**Records for the exercise**
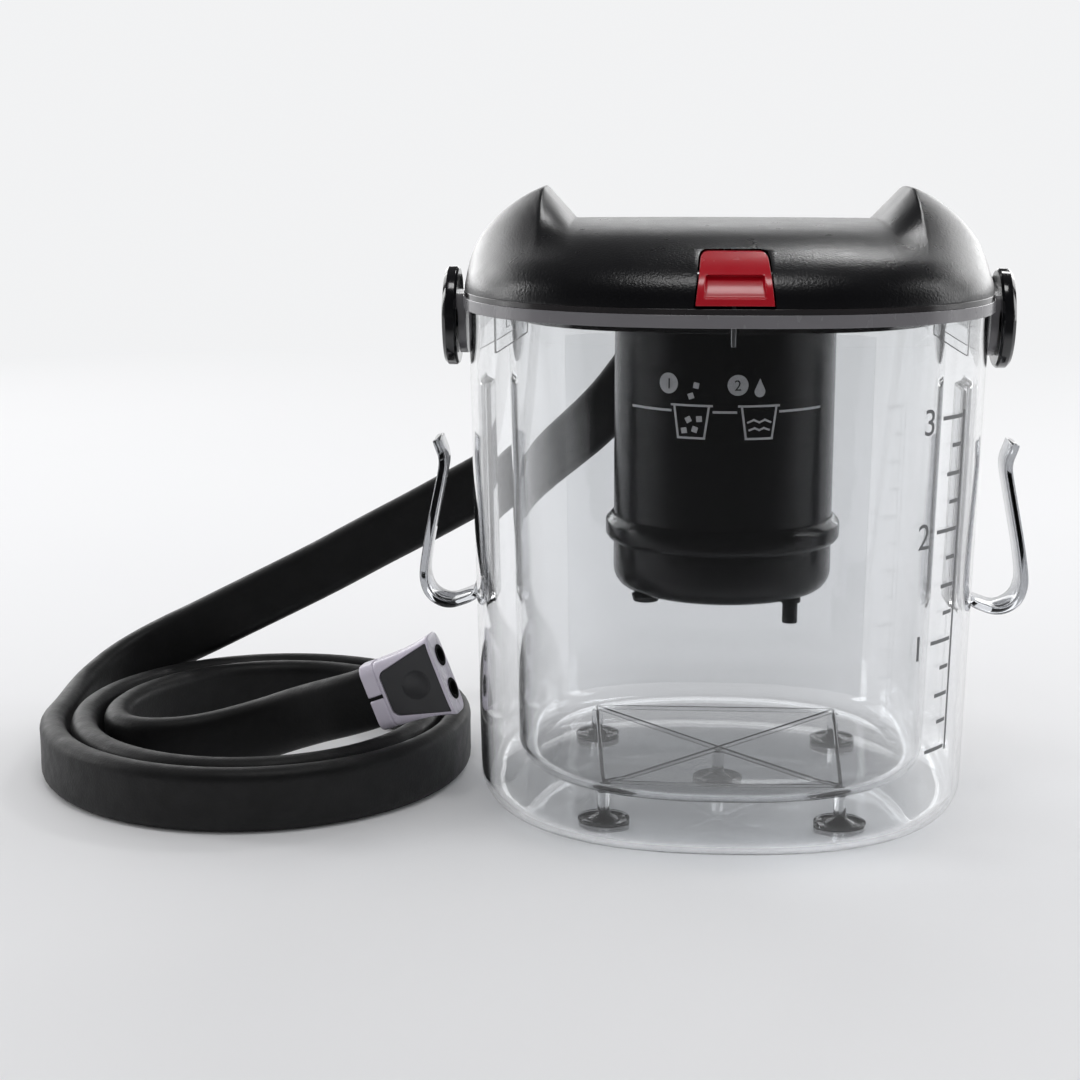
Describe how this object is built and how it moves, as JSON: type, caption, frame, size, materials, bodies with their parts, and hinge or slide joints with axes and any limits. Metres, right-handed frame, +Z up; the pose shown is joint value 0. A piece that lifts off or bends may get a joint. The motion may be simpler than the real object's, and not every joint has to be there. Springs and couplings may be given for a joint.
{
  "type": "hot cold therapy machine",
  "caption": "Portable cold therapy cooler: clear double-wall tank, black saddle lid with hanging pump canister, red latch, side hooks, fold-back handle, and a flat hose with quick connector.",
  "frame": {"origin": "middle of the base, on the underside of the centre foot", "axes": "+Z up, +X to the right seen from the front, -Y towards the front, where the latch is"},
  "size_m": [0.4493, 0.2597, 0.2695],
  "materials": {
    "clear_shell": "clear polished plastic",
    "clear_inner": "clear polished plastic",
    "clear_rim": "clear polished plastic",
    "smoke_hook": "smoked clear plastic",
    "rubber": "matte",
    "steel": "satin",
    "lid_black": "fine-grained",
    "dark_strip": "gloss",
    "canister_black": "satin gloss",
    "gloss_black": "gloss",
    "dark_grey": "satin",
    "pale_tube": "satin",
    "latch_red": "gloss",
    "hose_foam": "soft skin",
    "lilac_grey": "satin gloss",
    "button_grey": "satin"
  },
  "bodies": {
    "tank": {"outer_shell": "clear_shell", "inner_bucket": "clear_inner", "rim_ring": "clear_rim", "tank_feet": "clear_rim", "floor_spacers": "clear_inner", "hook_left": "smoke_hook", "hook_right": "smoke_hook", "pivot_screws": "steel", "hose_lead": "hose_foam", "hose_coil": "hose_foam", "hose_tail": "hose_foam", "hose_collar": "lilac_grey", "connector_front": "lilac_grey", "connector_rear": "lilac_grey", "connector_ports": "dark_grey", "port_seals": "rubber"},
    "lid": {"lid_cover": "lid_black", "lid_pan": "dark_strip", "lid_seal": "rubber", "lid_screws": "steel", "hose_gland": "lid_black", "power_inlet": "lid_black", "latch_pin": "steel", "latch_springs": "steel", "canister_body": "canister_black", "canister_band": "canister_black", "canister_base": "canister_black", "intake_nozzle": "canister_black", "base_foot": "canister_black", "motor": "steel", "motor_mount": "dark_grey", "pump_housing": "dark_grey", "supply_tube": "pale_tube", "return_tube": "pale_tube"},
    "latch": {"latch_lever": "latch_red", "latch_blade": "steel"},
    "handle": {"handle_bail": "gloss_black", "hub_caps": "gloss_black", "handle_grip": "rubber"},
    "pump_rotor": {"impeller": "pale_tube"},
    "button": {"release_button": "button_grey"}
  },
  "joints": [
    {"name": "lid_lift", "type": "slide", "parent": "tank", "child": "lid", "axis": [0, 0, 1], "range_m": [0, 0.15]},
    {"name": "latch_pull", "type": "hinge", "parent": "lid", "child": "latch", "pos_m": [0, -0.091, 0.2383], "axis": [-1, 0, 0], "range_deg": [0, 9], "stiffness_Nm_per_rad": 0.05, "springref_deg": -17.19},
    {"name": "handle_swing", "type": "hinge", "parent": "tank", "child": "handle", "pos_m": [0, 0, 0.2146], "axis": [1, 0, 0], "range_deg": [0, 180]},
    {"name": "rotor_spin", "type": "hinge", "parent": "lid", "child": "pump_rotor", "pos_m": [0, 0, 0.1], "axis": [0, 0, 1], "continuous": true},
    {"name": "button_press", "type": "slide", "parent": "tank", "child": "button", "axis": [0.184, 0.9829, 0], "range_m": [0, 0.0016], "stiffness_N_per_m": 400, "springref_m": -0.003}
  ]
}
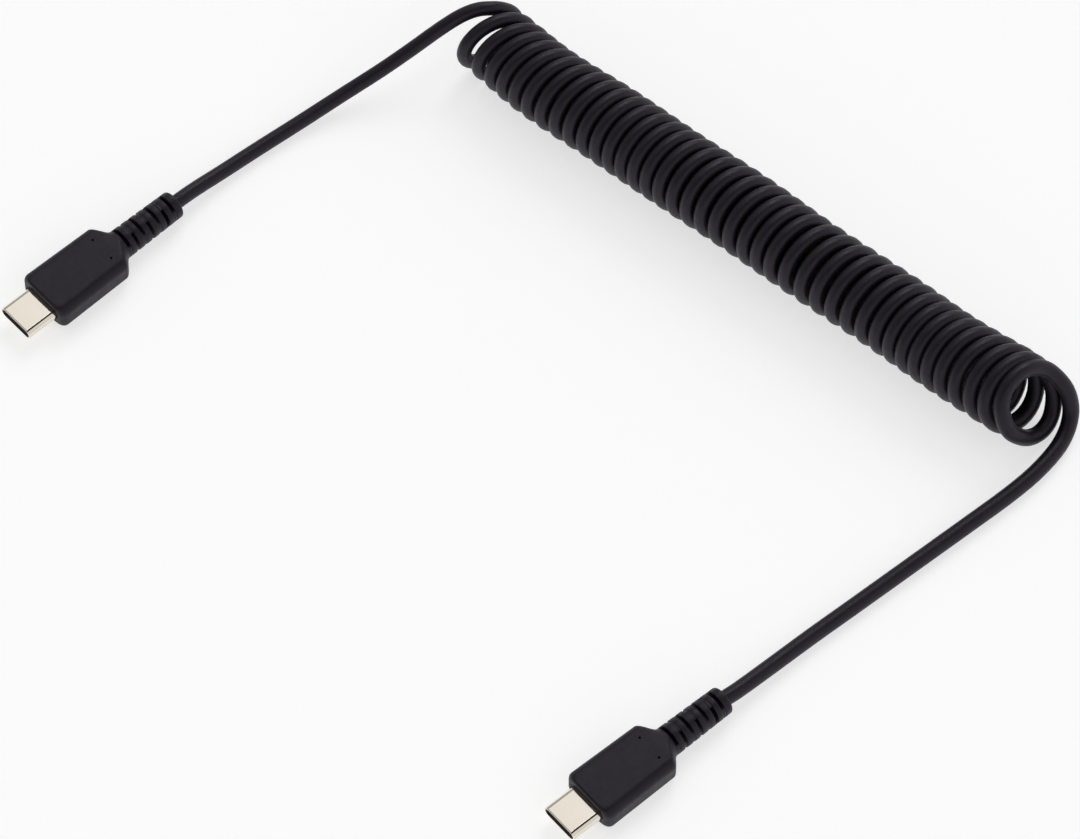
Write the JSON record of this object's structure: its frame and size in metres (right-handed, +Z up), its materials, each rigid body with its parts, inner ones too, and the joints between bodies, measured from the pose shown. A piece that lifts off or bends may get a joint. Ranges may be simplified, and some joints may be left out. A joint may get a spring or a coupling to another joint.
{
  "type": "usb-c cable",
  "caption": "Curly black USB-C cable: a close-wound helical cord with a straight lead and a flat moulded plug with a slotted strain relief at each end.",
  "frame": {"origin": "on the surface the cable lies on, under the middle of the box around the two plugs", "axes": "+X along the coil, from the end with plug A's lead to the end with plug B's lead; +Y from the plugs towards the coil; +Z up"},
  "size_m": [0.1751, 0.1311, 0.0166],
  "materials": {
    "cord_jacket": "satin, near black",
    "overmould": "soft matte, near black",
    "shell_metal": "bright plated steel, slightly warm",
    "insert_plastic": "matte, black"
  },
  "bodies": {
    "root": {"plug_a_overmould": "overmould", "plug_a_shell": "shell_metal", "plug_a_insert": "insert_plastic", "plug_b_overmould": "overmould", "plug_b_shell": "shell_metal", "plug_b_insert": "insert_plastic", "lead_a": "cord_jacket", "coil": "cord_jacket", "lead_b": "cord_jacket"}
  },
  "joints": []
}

**Task details**
Word for word, restate all of the data shown above.

**Completed exercise**
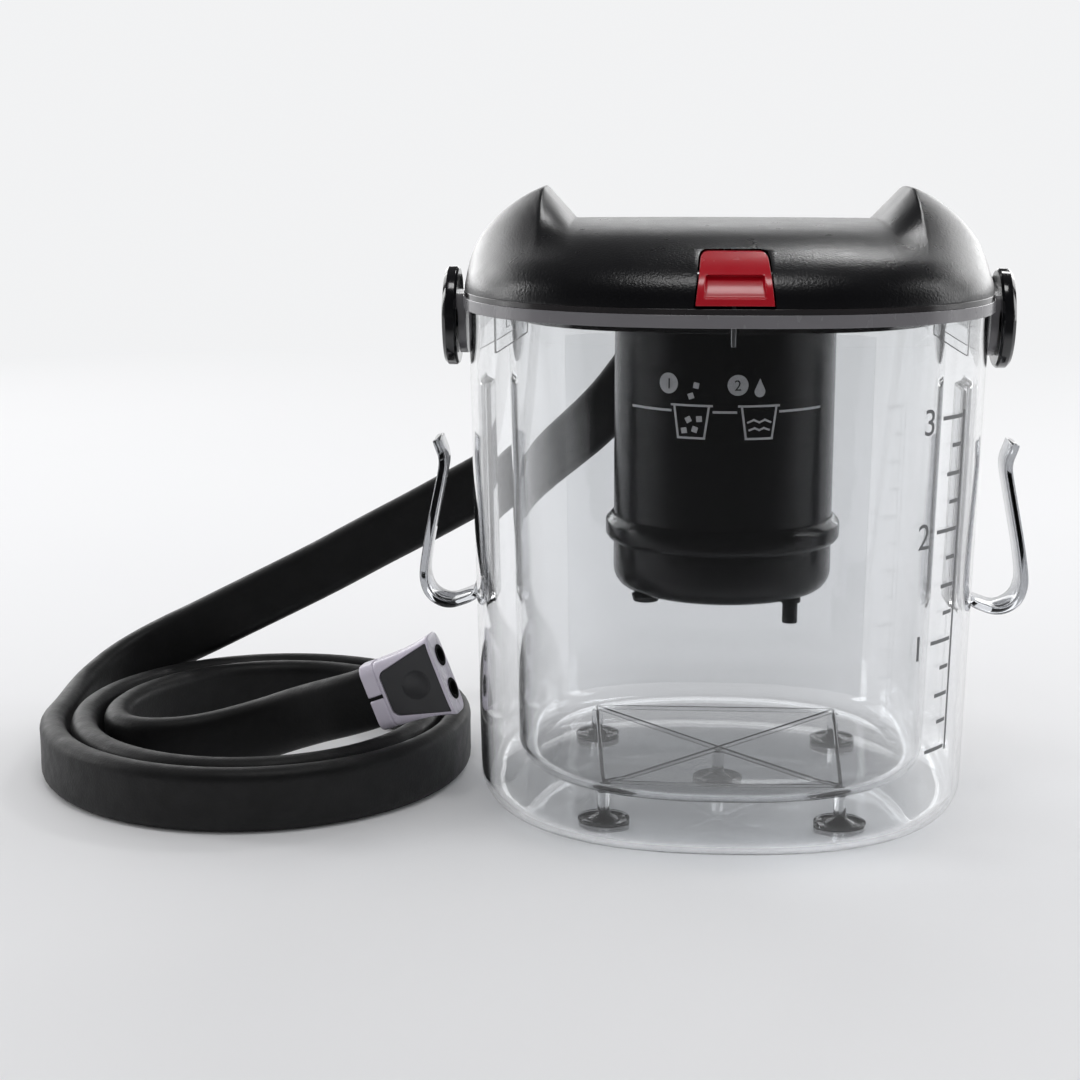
Describe how this object is built and how it moves, as JSON: type, caption, frame, size, materials, bodies with their parts, and hinge or slide joints with axes and any limits. Metres, right-handed frame, +Z up; the pose shown is joint value 0. A piece that lifts off or bends may get a joint. The motion may be simpler than the real object's, and not every joint has to be there. Springs and couplings may be given for a joint.
{
  "type": "hot cold therapy machine",
  "caption": "Portable cold therapy cooler: clear double-wall tank, black saddle lid with hanging pump canister, red latch, side hooks, fold-back handle, and a flat hose with quick connector.",
  "frame": {"origin": "middle of the base, on the underside of the centre foot", "axes": "+Z up, +X to the right seen from the front, -Y towards the front, where the latch is"},
  "size_m": [0.4493, 0.2597, 0.2695],
  "materials": {
    "clear_shell": "clear polished plastic",
    "clear_inner": "clear polished plastic",
    "clear_rim": "clear polished plastic",
    "smoke_hook": "smoked clear plastic",
    "rubber": "matte",
    "steel": "satin",
    "lid_black": "fine-grained",
    "dark_strip": "gloss",
    "canister_black": "satin gloss",
    "gloss_black": "gloss",
    "dark_grey": "satin",
    "pale_tube": "satin",
    "latch_red": "gloss",
    "hose_foam": "soft skin",
    "lilac_grey": "satin gloss",
    "button_grey": "satin"
  },
  "bodies": {
    "tank": {"outer_shell": "clear_shell", "inner_bucket": "clear_inner", "rim_ring": "clear_rim", "tank_feet": "clear_rim", "floor_spacers": "clear_inner", "hook_left": "smoke_hook", "hook_right": "smoke_hook", "pivot_screws": "steel", "hose_lead": "hose_foam", "hose_coil": "hose_foam", "hose_tail": "hose_foam", "hose_collar": "lilac_grey", "connector_front": "lilac_grey", "connector_rear": "lilac_grey", "connector_ports": "dark_grey", "port_seals": "rubber"},
    "lid": {"lid_cover": "lid_black", "lid_pan": "dark_strip", "lid_seal": "rubber", "lid_screws": "steel", "hose_gland": "lid_black", "power_inlet": "lid_black", "latch_pin": "steel", "latch_springs": "steel", "canister_body": "canister_black", "canister_band": "canister_black", "canister_base": "canister_black", "intake_nozzle": "canister_black", "base_foot": "canister_black", "motor": "steel", "motor_mount": "dark_grey", "pump_housing": "dark_grey", "supply_tube": "pale_tube", "return_tube": "pale_tube"},
    "latch": {"latch_lever": "latch_red", "latch_blade": "steel"},
    "handle": {"handle_bail": "gloss_black", "hub_caps": "gloss_black", "handle_grip": "rubber"},
    "pump_rotor": {"impeller": "pale_tube"},
    "button": {"release_button": "button_grey"}
  },
  "joints": [
    {"name": "lid_lift", "type": "slide", "parent": "tank", "child": "lid", "axis": [0, 0, 1], "range_m": [0, 0.15]},
    {"name": "latch_pull", "type": "hinge", "parent": "lid", "child": "latch", "pos_m": [0, -0.091, 0.2383], "axis": [-1, 0, 0], "range_deg": [0, 9], "stiffness_Nm_per_rad": 0.05, "springref_deg": -17.19},
    {"name": "handle_swing", "type": "hinge", "parent": "tank", "child": "handle", "pos_m": [0, 0, 0.2146], "axis": [1, 0, 0], "range_deg": [0, 180]},
    {"name": "rotor_spin", "type": "hinge", "parent": "lid", "child": "pump_rotor", "pos_m": [0, 0, 0.1], "axis": [0, 0, 1], "continuous": true},
    {"name": "button_press", "type": "slide", "parent": "tank", "child": "button", "axis": [0.184, 0.9829, 0], "range_m": [0, 0.0016], "stiffness_N_per_m": 400, "springref_m": -0.003}
  ]
}
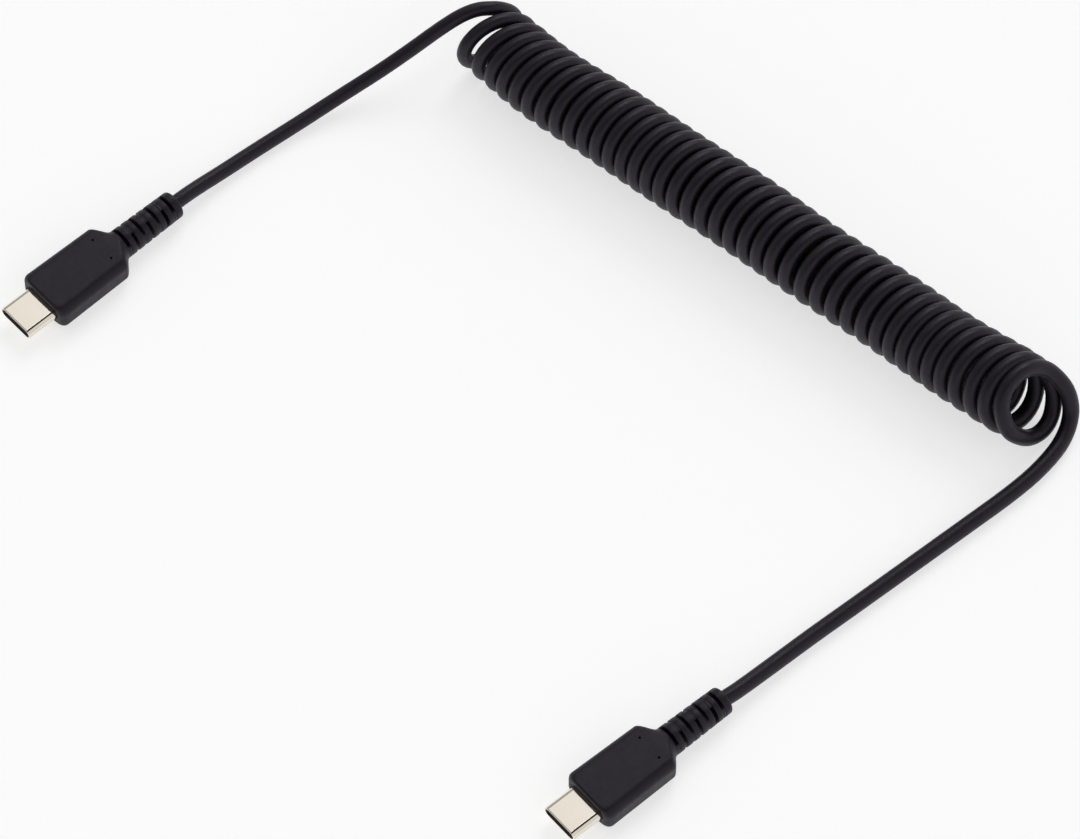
Write the JSON record of this object's structure: its frame and size in metres (right-handed, +Z up), its materials, each rigid body with its parts, inner ones too, and the joints between bodies, measured from the pose shown. A piece that lifts off or bends may get a joint. Ranges may be simplified, and some joints may be left out. A joint may get a spring or a coupling to another joint.
{
  "type": "usb-c cable",
  "caption": "Curly black USB-C cable: a close-wound helical cord with a straight lead and a flat moulded plug with a slotted strain relief at each end.",
  "frame": {"origin": "on the surface the cable lies on, under the middle of the box around the two plugs", "axes": "+X along the coil, from the end with plug A's lead to the end with plug B's lead; +Y from the plugs towards the coil; +Z up"},
  "size_m": [0.1751, 0.1311, 0.0166],
  "materials": {
    "cord_jacket": "satin, near black",
    "overmould": "soft matte, near black",
    "shell_metal": "bright plated steel, slightly warm",
    "insert_plastic": "matte, black"
  },
  "bodies": {
    "root": {"plug_a_overmould": "overmould", "plug_a_shell": "shell_metal", "plug_a_insert": "insert_plastic", "plug_b_overmould": "overmould", "plug_b_shell": "shell_metal", "plug_b_insert": "insert_plastic", "lead_a": "cord_jacket", "coil": "cord_jacket", "lead_b": "cord_jacket"}
  },
  "joints": []
}